Early into the movie, Nicholson is introduced as McMurphy, who is trying to be transferred from prison to a mental institution. He is clearly not mentally ill (at least by the standards shown in the other characters) and he is in jail for statutory rape. My initial reaction was, “OK, so this guy clearly is not our hero.”
I came home from class that night and told my parents about what my professor had said, but that I really thought that Nurse Ratched was just trying to do her job and this jackass rapist was ruining her life. (My parents, entirely independently of each other, both responded with a hug and a “That’s my girl!”)
I guess I’ve always been something of a contrarian, but this phenomenon has followed me throughout my four years as a film student. For being about such a subjective topic, film studies is deeply entrenched in established ideas of what makes a film “great” and it can be really difficult to go against those ideas. And the way the field is constructed is overwhelmingly masculine: most prominent scholars are, historically, men, as are most “great” filmmakers, while the women who helped build the industry in the early part of the 20th century were forced out of their jobs and then erased from history. Even film scholars who dare to say, “Hey, maybe we shouldn’t continually reward the torture and humiliation of women on screen,” are relegated to the niche of feminist film theory.
If you look at a list of the “greatest” films of all time (any of them will do, they’re all basically the same), they overwhelmingly skew male, from the director/writer to the concerns of the protagonist. And it’s not just that they are male, it’s that they are actively anti-female—the Corleones are rigidly patriarchal and abuse their wives, “Chinatown” (another Nicholson feature, with the added Polanski problem) is about incestual rape, and Hitchcock’s blondes get attacked by birds/serial killers because Tippi Hedren wouldn’t sleep with him.
Our culture perpetuates the negation of the feminine by creating a deeply rooted gatekeeper effect for “great” cinema. Definitive statements are made that leave little room for dissent: Nurse Ratched is a villain and if you don’t think so then you just don’t get it, (ever tried arguing with a dude that “Pulp Fiction” isn’t that great? It’s a fun time.) even though the idea that some men just don’t get the experiences of women never comes up.
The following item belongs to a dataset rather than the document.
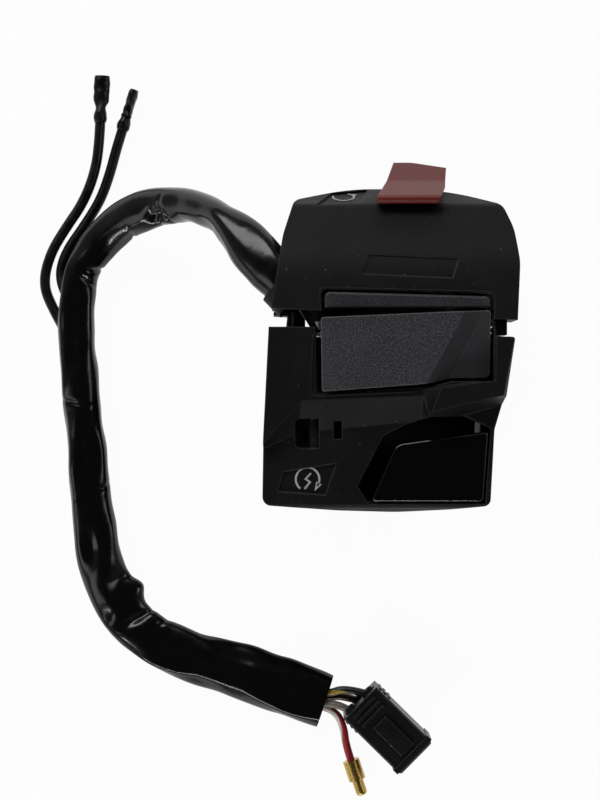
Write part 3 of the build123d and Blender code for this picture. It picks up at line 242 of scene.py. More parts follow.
# ABS from a mirror-polished tool: piano black, which shows only what it reflects
key_black = moulded("piano_black_abs", "#040405", "#707073", 0.10, grain_mm=1.6,
                    grain_deep_mm=0.0015, edge_mm=0.28, wear=0.9)
# Polyamide moulded in a plain tool, for the connector: a little gloss and scuffed corners
plug_black = moulded("moulded_dark_polyamide", "#0d0d0f", "#3c3c3e", 0.42, grain_mm=0.5,
                     sheen=0.3)
# Unfilled nylon keeps its own cream colour, with a soft satin shine
pale_nylon = moulded("natural_nylon", "#a79a80", "#c4b99f", 0.4, wear=0.3)
# Moulded nitrile rubber: matt, and greyed a little by bloom along its edges
grommet_black = moulded("grommet_rubber", "#121212", "#2e2e2e", 0.66, grain_mm=0.4, sheen=0.2)
# Glass laminate under green lacquer: glossy and faintly blotched, with a yellow cut edge
board_green = moulded("lacquered_glass_laminate", "#1d4f2f", "#9b8f4e", 0.28, speck="#2f6a3f",
                      speck_mm=1.2, edge_mm=0.15)
print("plastics", sorted(material.name for material in bpy.data.materials))

# %% [markdown]
# ## Metals
# Pins, screws and springs are zinc-plated steel, and the contacts are brass. Both come off
# machines that pull or roll the metal, so their fine scratches run one way: a noise that is
# squeezed along one axis gives them, because it then changes fast that way and slowly across.


# %% Metals
SCRATCH_MM = 0.9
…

Which brings me back to Bertolucci. He is considered a “great” filmmaker and “Last Tango in Paris” is a “great” movie. The fact that it included such a violent rape scene in the first place would make me challenge this notion, but the revelation that it was not wholly consensual should raise some serious red flags for everyone. I’ve been heartened by many of the responses I’ve seen on social media, especially from those in the industry who have some power, condemning Bertolucci, Brando, and “Last Tango in Paris.” But I have seen just as many posts and articles supporting Bertolucci’s claim that it is just a misunderstanding.
Here’s why it’s not a misunderstanding: Bertolucci said that he did what he did because he wanted Schneider to actually be humiliated as a woman, rather than just acting humiliated. Those are his words. There is nothing to mince there. Feminist film scholars like Laura Mulvey have been writing about this phenomenon for decades, that women are routinely punished and brutalized on screen because they are women, always for the pleasure of male spectators. And the “Last Tango in Paris” incident is the most egregious and blatant example of this: a woman—a real-life woman, not a character—was intentionally humiliated and violated for male consumption and for the realization of a man’s vision.
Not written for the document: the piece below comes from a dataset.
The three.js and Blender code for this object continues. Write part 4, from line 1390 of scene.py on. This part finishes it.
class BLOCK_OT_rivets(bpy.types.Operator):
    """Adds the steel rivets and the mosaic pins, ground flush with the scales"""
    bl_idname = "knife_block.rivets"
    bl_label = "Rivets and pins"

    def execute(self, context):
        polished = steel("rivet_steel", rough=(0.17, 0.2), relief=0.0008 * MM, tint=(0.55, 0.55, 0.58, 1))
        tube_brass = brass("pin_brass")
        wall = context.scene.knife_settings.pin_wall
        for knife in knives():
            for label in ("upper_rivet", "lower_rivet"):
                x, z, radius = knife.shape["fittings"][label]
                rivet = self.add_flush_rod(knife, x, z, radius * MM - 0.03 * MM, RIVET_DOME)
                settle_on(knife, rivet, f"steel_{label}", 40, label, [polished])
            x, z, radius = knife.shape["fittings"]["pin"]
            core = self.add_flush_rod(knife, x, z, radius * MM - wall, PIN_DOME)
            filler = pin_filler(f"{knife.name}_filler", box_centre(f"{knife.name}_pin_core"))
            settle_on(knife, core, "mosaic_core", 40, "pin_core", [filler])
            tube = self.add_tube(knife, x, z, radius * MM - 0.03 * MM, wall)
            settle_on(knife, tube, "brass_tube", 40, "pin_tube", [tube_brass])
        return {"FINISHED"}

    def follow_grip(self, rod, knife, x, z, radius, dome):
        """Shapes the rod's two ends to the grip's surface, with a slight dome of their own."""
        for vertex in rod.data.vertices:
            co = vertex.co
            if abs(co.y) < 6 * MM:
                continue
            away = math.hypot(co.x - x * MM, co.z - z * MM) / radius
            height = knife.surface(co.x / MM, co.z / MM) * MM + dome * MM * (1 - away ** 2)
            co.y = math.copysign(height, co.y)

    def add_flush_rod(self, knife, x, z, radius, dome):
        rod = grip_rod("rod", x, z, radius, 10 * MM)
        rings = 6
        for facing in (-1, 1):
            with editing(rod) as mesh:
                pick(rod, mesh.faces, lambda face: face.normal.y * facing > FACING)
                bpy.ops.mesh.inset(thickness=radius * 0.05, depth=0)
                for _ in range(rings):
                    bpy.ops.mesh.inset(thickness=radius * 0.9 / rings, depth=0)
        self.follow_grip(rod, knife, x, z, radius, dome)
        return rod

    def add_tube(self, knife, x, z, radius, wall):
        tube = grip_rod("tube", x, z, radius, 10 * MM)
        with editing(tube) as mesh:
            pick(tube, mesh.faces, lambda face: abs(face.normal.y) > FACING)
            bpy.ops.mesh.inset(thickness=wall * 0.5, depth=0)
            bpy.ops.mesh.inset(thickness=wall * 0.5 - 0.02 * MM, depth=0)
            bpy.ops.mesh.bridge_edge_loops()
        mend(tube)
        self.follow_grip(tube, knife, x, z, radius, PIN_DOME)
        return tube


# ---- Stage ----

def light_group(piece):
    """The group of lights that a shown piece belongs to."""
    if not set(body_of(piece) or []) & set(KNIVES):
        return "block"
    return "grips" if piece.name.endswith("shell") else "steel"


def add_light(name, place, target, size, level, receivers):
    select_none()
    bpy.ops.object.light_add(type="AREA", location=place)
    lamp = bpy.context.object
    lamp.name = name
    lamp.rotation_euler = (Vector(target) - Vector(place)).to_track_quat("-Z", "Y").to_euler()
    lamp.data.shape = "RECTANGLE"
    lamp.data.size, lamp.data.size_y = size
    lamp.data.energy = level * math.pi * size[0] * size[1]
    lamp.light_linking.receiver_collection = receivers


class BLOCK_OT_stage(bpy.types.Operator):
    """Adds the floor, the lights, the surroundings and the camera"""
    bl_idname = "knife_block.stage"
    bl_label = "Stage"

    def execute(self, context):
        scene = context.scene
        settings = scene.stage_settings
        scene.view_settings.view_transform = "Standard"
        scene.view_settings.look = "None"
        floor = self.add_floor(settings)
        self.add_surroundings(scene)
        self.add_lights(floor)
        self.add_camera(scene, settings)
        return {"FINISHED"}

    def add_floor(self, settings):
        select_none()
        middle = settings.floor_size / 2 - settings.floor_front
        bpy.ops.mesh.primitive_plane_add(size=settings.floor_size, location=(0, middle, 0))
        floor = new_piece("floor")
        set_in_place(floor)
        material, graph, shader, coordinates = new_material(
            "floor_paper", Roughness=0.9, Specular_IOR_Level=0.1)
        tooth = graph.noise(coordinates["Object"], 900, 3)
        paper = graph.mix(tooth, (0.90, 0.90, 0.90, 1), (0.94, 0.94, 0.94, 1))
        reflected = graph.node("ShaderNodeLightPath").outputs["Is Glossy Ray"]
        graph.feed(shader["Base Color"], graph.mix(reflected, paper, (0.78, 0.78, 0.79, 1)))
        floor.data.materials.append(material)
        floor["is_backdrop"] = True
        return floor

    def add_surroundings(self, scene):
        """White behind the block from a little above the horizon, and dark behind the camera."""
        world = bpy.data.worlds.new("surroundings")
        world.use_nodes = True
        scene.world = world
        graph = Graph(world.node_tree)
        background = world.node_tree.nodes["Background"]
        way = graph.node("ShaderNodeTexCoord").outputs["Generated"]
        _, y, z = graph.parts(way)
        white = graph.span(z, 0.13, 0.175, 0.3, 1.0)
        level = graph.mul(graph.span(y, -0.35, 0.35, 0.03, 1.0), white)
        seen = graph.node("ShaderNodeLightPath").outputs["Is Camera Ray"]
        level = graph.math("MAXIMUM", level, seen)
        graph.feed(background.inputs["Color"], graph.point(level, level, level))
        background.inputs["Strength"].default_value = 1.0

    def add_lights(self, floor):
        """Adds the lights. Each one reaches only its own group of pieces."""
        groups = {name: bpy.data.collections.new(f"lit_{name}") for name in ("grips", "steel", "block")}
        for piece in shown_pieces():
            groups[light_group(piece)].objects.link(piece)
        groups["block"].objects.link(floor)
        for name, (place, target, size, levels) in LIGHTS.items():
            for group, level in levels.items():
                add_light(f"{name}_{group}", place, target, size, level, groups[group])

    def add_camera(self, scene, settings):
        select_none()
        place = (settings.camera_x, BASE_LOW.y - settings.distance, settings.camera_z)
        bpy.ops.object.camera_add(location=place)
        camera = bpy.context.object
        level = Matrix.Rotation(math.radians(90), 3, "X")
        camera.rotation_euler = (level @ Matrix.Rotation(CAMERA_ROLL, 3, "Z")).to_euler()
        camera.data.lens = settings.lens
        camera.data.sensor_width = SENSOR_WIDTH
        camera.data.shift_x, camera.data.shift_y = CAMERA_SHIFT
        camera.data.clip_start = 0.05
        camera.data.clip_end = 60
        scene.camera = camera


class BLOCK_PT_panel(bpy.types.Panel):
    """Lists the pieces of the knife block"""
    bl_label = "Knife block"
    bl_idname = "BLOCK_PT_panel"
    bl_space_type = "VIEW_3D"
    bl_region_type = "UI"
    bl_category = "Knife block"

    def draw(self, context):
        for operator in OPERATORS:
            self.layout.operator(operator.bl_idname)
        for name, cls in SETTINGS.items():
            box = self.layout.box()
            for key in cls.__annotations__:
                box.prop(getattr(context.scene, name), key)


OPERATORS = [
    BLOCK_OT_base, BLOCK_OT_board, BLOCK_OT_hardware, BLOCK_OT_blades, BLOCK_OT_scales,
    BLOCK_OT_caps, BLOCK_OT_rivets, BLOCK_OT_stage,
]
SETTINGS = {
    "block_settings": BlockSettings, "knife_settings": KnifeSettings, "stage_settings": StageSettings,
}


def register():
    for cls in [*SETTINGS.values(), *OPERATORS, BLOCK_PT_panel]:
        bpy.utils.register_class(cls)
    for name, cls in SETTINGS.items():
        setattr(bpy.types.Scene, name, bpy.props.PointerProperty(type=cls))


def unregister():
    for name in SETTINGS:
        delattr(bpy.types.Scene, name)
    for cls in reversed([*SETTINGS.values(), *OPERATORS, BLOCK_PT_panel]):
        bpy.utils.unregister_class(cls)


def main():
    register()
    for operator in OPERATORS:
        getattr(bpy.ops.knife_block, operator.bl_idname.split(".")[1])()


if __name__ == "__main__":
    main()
Now we, as moviegoers and scholars, are left to grapple with that fact. Do we write off “Last Tango in Paris” and everyone involved? Do we investigate every other film Bertolucci made in case a similar offense occurred? Do we “separate the art from the artist,” as many diehards always seem too keen to do?
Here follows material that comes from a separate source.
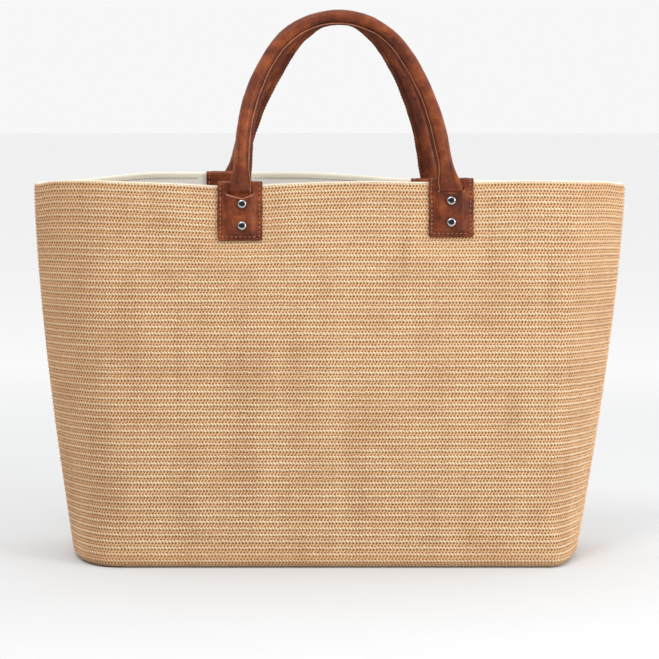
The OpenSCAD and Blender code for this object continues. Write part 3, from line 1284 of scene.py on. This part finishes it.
@dataclass
class Lining:
    """The cotton lining with its folded edge and topstitching, and the board it covers."""

    form: BagForm
    finishes: Wardrobe
    columns: int = 216
    rows: int = 128
    thick: float = 0.7
    edge_depth: float = 4.6
    low: float = 5.0
    turn: float = 9.3
    inset: float = 2.75
    base_inset: float = 12.4
    pucker: float = 0.9
    slack: float = 2.2
    seam_gap: float = 0.2

    def faces(self, side: Side) -> tuple[Array, Array, Array]:
        """Both faces of one half, from the bottom to the rim.

        Args:
            side: The wall that it lines.

        Returns:
            The face against the straw, the inner face, and the depth below the rim.
        """
        form = self.form
        run, z, inset = form.wall_run(self.low, self.turn, self.inset, form.rim_h + 1, self.rows)
        depth = (run[-1] - run)[:, None] * np.ones(self.columns + 1)
        shares = np.linspace(0, 1, self.columns + 1)
        outer = form.soften(side, form.section(z, inset, shares))
        normal = outward(outer)
        x, high = outer[..., 0], outer[..., 2]
        free = 1 - form.near_patch(side, x, high)
        seed = 31 if side is Side.FRONT else 37
        pucker = np.abs(Ripple(seed, 34).at(x * 1.6, high * 0.35)) ** 1.3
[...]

Something tells me we will do the latter. It’s what we always do: Roman Polanski is just as revered as he always was even though he raped a 13-year-old and then fled from justice, and his films are “separated” from his personal life, despite repeatedly being about the violation of women’s bodies. We ignore the claims of child molestation against Woody Allen because his movies are just such “great” art that the life of the artist is irrelevant—even though he plays a fictionalized version of himself in a majority of his films, and they are iconic about the artist’s psychology.
And with Bertolucci it becomes even more problematic to separate the film from everything behind the curtain because we see it in the final product. Bertolucci’s humiliation of a woman is played out on screen, thereby collapsing the distinctions between art and artist, production and spectator. We cannot reasonably separate them, so we must face our complicity in watching a real woman’s real humiliation and fear shown for our own enjoyment.
If we do not wholeheartedly denounce the film in every possible way—as film fans, makers, students, scholars—then we are once again saying that violence against women is “worth it” so long as it creates great art. And when I sit in a classroom with young men and professors who don’t understand this, who give passes to people like Polanski and Allen, I feel betrayed, disrespected, and, honestly, unsafe. We already live in a world where as a woman, I don’t feel safe walking down the street in the darkness of night, and now apparently I can’t feel safe under the bright lights of a movie set, either. Because as long as it’s done in the name of art, a man can do anything he wants to me and be handed an Oscar.